Stored data.
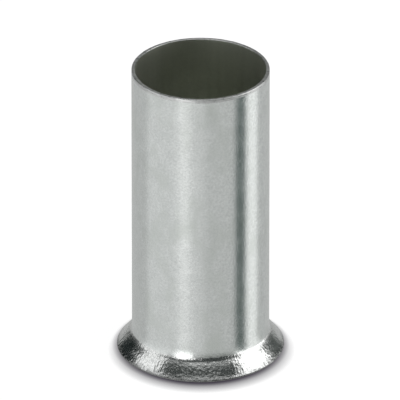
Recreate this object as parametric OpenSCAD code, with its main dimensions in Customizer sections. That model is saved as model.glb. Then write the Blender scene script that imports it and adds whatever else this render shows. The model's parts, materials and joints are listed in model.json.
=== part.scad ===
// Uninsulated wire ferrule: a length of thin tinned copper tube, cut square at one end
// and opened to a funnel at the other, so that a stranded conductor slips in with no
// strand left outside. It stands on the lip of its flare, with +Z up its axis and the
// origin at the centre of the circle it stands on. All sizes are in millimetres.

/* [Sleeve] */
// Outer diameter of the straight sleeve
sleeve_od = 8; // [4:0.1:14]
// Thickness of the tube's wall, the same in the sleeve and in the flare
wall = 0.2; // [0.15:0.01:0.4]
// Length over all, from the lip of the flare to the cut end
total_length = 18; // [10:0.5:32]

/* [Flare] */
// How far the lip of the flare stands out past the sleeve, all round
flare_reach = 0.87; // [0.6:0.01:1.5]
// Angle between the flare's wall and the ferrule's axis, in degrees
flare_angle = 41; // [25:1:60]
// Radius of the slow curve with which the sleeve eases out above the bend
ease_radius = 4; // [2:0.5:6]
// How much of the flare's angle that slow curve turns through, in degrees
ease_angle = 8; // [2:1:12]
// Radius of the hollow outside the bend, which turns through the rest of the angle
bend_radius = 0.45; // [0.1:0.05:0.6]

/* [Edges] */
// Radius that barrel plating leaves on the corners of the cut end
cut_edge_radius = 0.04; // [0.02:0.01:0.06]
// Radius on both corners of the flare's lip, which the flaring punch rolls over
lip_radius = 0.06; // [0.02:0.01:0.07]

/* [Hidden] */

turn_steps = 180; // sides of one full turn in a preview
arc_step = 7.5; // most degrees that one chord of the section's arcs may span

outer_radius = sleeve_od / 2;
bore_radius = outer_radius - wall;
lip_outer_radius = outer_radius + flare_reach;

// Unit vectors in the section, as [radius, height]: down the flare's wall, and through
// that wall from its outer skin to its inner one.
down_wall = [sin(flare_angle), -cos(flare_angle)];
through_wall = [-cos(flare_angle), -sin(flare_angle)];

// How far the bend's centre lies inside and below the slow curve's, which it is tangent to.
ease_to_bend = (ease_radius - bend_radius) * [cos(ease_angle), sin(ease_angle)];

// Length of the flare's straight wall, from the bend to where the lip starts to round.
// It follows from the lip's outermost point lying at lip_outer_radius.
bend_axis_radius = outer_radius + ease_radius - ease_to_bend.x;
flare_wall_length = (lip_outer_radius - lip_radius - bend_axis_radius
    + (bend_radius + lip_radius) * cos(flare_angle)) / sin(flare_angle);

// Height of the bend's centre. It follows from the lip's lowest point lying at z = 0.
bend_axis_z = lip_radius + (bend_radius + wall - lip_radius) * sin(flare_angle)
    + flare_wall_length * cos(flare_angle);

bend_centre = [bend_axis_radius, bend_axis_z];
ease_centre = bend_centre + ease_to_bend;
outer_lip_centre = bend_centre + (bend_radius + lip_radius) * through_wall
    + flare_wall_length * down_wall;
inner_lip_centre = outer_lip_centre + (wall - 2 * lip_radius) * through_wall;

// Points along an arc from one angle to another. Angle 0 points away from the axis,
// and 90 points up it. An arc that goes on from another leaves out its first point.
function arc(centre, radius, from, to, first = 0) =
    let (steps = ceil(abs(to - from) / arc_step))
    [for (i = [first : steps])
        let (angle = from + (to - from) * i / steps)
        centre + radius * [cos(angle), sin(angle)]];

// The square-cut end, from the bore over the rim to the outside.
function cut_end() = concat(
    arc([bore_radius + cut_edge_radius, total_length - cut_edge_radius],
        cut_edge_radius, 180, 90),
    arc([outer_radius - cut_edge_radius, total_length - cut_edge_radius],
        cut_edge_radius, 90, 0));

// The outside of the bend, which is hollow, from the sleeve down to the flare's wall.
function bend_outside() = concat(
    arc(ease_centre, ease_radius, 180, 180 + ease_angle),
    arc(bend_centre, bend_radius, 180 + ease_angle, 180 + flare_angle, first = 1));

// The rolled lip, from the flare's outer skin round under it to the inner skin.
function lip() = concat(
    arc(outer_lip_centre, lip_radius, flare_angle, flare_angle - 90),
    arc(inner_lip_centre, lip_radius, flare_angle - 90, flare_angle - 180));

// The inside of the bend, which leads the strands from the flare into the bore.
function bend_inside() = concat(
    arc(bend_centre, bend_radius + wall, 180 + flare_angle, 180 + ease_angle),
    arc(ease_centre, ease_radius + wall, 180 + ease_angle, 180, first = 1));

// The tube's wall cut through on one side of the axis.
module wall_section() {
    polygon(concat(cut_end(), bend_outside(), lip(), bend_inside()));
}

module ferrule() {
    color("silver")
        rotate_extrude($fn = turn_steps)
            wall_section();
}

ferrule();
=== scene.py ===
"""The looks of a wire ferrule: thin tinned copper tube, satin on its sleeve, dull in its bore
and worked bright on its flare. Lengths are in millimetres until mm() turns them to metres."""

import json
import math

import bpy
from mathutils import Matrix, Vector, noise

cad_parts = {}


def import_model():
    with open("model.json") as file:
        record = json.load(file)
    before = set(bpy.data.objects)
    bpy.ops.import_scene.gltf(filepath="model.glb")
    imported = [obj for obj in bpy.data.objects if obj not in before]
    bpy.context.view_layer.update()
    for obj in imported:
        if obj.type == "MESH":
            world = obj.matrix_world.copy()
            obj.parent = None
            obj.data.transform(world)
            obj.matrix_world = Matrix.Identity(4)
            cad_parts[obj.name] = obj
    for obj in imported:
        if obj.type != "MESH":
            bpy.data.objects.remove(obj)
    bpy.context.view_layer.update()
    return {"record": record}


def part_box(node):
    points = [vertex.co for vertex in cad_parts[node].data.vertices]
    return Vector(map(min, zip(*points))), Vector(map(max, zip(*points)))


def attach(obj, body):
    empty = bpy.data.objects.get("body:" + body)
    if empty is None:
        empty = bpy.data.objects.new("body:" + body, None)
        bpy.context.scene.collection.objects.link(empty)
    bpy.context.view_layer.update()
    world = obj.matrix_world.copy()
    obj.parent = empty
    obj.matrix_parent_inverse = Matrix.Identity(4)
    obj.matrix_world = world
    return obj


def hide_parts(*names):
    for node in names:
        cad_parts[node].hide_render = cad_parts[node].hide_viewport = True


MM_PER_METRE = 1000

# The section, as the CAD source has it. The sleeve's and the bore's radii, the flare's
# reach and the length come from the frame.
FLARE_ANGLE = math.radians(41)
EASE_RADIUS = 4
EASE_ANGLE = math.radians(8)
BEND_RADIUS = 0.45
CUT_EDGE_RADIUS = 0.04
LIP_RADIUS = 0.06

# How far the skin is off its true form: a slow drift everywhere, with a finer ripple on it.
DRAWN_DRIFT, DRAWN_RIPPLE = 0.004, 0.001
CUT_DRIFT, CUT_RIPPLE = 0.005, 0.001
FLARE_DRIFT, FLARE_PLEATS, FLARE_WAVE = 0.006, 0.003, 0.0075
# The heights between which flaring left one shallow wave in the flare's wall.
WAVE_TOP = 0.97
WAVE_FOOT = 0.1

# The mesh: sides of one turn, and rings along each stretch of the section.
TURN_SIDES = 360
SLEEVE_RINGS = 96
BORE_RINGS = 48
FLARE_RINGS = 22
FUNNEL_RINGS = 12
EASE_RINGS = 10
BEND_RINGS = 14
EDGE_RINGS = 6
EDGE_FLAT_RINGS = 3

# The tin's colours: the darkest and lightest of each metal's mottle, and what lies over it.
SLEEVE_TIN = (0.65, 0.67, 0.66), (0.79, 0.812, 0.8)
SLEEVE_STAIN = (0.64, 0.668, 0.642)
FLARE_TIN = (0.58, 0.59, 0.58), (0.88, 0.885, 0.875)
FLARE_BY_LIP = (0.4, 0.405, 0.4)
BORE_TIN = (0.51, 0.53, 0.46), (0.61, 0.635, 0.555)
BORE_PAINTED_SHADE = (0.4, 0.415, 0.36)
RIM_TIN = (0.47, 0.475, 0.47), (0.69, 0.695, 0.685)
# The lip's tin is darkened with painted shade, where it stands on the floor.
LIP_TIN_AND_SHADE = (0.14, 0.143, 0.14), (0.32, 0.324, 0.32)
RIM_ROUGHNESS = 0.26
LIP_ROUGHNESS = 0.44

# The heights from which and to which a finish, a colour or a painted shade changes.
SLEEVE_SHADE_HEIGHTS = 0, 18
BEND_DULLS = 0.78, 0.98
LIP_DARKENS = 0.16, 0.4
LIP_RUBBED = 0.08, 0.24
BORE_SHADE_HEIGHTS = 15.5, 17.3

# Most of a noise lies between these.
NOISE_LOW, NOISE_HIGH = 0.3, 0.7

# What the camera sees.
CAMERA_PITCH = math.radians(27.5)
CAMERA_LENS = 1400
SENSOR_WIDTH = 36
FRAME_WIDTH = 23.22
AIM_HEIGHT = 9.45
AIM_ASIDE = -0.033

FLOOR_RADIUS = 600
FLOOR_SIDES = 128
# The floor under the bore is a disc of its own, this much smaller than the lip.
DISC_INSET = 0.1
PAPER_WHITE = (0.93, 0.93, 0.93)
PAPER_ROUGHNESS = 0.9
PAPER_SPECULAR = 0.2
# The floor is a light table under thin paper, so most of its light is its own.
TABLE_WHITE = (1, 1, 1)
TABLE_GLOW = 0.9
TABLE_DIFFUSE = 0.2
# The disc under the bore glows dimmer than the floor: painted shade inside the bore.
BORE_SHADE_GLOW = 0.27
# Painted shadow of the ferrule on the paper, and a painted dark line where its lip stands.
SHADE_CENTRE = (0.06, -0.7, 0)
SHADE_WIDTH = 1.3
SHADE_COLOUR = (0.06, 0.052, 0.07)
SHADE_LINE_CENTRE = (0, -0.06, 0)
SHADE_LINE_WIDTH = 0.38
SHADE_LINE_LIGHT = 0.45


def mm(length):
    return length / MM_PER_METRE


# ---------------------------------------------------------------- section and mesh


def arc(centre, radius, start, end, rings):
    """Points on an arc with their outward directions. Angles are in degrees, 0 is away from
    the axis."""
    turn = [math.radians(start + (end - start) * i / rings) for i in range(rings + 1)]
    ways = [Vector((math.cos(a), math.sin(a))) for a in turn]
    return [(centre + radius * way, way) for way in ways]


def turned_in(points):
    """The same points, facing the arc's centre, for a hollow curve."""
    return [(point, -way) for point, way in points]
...
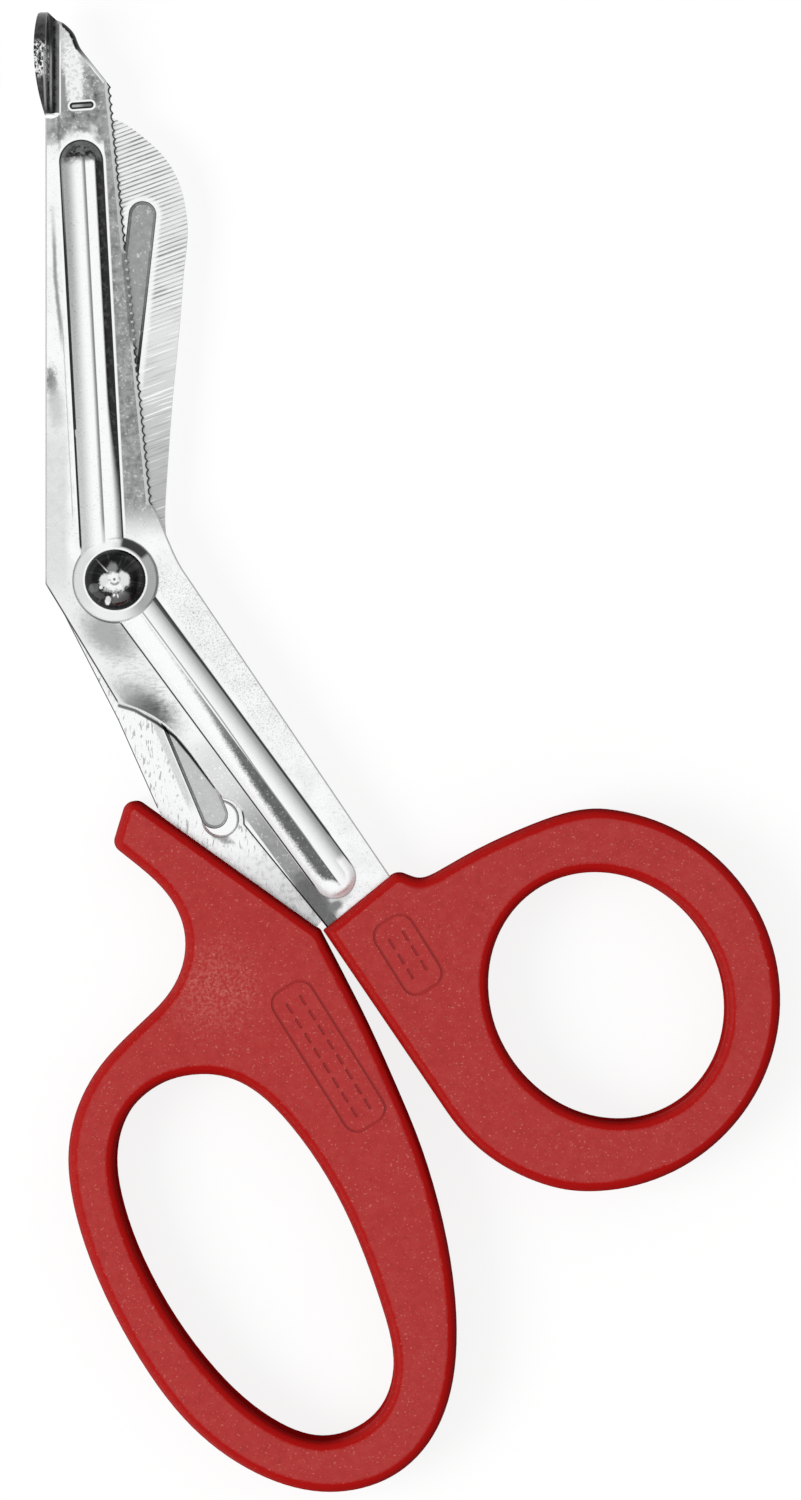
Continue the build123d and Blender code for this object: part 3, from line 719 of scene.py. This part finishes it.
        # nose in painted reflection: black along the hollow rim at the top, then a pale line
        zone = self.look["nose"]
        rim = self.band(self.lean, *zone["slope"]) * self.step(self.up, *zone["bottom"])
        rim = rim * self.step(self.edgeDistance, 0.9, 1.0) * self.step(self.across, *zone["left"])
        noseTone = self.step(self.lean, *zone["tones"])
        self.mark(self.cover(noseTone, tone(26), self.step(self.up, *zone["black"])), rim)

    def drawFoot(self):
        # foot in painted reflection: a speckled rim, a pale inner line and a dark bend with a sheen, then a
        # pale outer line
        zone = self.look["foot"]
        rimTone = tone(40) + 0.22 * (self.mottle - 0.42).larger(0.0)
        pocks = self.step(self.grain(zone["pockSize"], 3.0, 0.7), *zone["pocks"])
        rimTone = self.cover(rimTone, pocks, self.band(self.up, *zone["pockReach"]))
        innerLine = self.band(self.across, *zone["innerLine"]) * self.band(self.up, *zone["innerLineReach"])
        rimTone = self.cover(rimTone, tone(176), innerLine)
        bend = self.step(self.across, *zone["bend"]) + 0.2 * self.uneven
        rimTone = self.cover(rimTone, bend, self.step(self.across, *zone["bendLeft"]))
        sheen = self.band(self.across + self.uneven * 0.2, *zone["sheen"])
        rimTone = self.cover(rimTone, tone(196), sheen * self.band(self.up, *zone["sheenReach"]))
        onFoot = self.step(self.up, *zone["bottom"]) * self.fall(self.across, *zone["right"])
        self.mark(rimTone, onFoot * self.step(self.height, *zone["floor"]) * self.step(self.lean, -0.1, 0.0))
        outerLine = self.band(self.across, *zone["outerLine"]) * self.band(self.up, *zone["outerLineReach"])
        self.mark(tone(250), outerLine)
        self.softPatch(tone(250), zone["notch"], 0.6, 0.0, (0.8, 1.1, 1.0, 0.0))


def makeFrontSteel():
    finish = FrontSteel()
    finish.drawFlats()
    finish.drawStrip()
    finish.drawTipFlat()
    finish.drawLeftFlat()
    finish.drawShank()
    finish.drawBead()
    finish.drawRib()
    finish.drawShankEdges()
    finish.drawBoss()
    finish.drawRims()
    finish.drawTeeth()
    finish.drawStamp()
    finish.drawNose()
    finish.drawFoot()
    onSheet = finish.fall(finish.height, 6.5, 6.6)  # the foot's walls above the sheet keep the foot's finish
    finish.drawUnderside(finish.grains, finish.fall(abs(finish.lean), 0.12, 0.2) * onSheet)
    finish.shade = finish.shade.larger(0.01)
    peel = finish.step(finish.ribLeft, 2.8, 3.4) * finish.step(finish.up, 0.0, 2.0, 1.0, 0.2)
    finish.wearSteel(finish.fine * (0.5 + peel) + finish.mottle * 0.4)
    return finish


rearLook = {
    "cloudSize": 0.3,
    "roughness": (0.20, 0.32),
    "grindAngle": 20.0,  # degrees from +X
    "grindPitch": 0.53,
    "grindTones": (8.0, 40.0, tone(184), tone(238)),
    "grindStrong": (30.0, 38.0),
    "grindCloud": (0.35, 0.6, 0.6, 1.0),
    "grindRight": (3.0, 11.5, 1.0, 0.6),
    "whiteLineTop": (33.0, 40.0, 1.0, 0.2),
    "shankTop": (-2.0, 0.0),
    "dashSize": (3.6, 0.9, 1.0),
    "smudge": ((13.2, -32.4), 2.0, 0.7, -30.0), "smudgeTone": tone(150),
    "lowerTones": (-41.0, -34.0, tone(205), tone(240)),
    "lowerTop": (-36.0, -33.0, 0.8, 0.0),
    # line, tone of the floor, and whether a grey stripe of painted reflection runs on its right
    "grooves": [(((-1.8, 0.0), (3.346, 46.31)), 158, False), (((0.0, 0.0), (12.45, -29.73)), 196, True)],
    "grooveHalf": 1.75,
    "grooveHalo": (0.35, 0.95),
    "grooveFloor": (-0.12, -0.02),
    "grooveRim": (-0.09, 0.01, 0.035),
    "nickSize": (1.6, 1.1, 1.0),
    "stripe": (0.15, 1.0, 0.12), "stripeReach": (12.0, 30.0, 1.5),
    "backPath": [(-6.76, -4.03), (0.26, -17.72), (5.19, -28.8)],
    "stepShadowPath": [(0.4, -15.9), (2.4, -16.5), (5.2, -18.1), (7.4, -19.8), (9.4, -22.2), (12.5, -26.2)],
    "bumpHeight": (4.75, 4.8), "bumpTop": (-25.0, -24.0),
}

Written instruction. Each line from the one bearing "of the axis." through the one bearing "bpy.context.scene.collection.objects.link(empty)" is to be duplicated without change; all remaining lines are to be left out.

Complete response.
// The tube's wall cut through on one side of the axis.
module wall_section() {
    polygon(concat(cut_end(), bend_outside(), lip(), bend_inside()));
}

module ferrule() {
    color("silver")
        rotate_extrude($fn = turn_steps)
            wall_section();
}

ferrule();
=== scene.py ===
"""The looks of a wire ferrule: thin tinned copper tube, satin on its sleeve, dull in its bore
and worked bright on its flare. Lengths are in millimetres until mm() turns them to metres."""

import json
import math

import bpy
from mathutils import Matrix, Vector, noise

cad_parts = {}


def import_model():
    with open("model.json") as file:
        record = json.load(file)
    before = set(bpy.data.objects)
    bpy.ops.import_scene.gltf(filepath="model.glb")
    imported = [obj for obj in bpy.data.objects if obj not in before]
    bpy.context.view_layer.update()
    for obj in imported:
        if obj.type == "MESH":
            world = obj.matrix_world.copy()
            obj.parent = None
            obj.data.transform(world)
            obj.matrix_world = Matrix.Identity(4)
            cad_parts[obj.name] = obj
    for obj in imported:
        if obj.type != "MESH":
            bpy.data.objects.remove(obj)
    bpy.context.view_layer.update()
    return {"record": record}


def part_box(node):
    points = [vertex.co for vertex in cad_parts[node].data.vertices]
    return Vector(map(min, zip(*points))), Vector(map(max, zip(*points)))


def attach(obj, body):
    empty = bpy.data.objects.get("body:" + body)
    if empty is None:
        empty = bpy.data.objects.new("body:" + body, None)
        bpy.context.scene.collection.objects.link(empty)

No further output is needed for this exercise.